Yesterday, someone crashed a $1 million Ferrari crashed into a utility pole on the Pacific Coast Highway in Malibu, California. Bel-air resident Stefan Eriksson claims that he was just a passenger in the car and that the driver, who he knew only as “Dietrich,” ran away from the scene. Apparently, investigators haven’t yet determined who owns the car either.

Eriksson “had a .09 blood-alcohol level, but if he’s a passenger, that’s OK,” Brooks said. “But he had a bloody lip, and only the air bag on the driver’s side had blood on it. The passenger-side air bag did not. My Scooby-Doo detectives are looking closely into that.

This reminds me of the crash we encountered while driving to Murmansk couple years ago. There was a crashed car on the side of the road about 8km east of Utsjoki.

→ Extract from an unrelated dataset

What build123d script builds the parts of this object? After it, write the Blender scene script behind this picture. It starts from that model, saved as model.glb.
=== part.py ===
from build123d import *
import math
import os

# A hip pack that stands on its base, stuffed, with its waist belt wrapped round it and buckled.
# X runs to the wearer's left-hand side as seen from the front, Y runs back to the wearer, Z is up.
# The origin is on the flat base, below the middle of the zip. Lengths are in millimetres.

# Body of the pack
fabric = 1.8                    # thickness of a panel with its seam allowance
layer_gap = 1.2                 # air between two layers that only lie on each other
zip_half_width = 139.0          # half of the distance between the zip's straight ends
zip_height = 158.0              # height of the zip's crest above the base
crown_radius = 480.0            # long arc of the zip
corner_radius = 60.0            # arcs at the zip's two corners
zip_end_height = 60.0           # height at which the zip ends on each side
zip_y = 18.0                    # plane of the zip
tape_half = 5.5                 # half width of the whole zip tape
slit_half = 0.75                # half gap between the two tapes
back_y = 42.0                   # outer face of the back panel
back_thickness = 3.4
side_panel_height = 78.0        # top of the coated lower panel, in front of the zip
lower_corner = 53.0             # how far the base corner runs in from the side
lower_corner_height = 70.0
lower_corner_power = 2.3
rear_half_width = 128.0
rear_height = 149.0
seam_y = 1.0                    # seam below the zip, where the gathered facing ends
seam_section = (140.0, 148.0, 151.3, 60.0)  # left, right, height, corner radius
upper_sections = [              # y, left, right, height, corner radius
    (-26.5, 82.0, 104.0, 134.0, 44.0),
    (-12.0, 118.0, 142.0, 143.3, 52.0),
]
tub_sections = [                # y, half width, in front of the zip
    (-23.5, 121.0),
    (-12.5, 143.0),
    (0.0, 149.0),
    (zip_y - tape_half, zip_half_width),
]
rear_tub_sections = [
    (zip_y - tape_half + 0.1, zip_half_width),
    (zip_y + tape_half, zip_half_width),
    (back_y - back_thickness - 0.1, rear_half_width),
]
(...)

Car crash on the Utsjoki road

We of course stopped to see what was wrong. The driver’s seat was empty, and there was a quite drunken and a bit bloody old guy sitting in the passenger side. We woke him up and asked if he needed any help, to which he said yes. Then we asked about calling the police and he said that no, he didn’t need any help.

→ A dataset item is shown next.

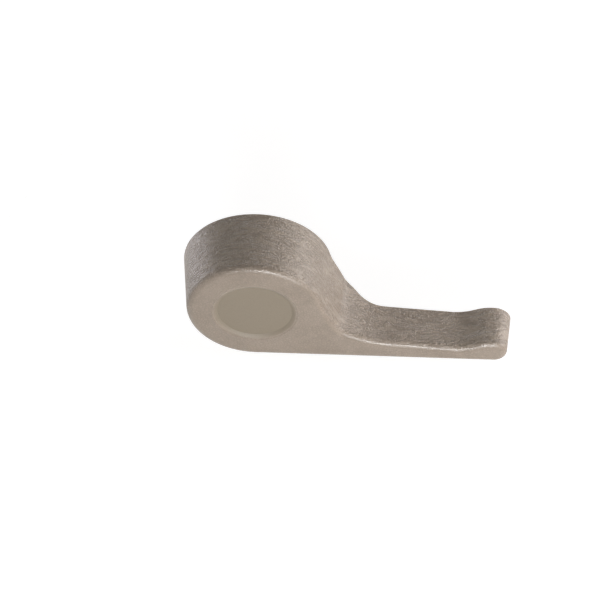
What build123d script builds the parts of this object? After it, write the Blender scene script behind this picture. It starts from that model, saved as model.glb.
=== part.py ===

He told us that he had asked some “unknown man” to drive the car for him, and that the man had disappeared right after the crash. Maybe the same “Dietrich” is to blame?

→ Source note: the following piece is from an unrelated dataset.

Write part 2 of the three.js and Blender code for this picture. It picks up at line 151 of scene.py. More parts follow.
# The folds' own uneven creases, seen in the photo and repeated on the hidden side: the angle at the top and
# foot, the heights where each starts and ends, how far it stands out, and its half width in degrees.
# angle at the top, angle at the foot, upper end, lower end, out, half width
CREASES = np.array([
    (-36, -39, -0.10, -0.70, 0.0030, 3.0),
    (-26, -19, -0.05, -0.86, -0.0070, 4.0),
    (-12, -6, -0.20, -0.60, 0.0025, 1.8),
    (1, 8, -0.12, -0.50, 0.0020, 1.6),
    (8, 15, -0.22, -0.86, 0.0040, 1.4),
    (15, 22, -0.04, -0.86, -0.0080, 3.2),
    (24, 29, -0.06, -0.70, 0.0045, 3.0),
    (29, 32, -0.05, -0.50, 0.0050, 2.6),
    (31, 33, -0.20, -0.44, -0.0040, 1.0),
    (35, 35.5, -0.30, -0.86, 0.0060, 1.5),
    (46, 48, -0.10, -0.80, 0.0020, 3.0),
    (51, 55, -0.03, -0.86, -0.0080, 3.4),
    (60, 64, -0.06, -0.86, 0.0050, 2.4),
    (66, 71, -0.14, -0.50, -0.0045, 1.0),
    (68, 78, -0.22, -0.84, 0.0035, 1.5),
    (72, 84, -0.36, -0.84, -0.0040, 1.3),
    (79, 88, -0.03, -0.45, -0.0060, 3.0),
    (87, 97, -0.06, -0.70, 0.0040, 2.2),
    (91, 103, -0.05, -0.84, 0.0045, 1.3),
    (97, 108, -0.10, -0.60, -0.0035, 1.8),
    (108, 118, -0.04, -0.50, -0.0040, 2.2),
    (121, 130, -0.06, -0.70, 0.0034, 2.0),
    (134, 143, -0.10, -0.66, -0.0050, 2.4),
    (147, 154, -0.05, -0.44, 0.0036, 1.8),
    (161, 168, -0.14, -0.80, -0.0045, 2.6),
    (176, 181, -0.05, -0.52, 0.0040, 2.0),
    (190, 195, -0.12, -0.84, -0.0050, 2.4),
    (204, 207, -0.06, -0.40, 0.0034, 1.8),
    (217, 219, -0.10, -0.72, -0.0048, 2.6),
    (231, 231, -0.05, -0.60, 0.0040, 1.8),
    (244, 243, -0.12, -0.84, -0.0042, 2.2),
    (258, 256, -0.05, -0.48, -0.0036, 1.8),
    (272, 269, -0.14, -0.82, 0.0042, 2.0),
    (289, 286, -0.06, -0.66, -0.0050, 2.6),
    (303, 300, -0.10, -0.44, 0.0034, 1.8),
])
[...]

We checked that there didn’t seem to be any immediate risk of anything, set out the warning triangle, and drove a bit further on the road to get cell coverage and called 112. The Utsjoki police took charge of the situation, and apparently everything ended well. I was called a bit later by the police for some questions.

Updated 2006-03-09: The story gets more interesting:

According to today’s Los Angeles Times, Eriksson flashed a card to deputies identifying himself as a “deputy police commissioner of the San Gabriel Transit Authority Police’s anti-terrorism division.”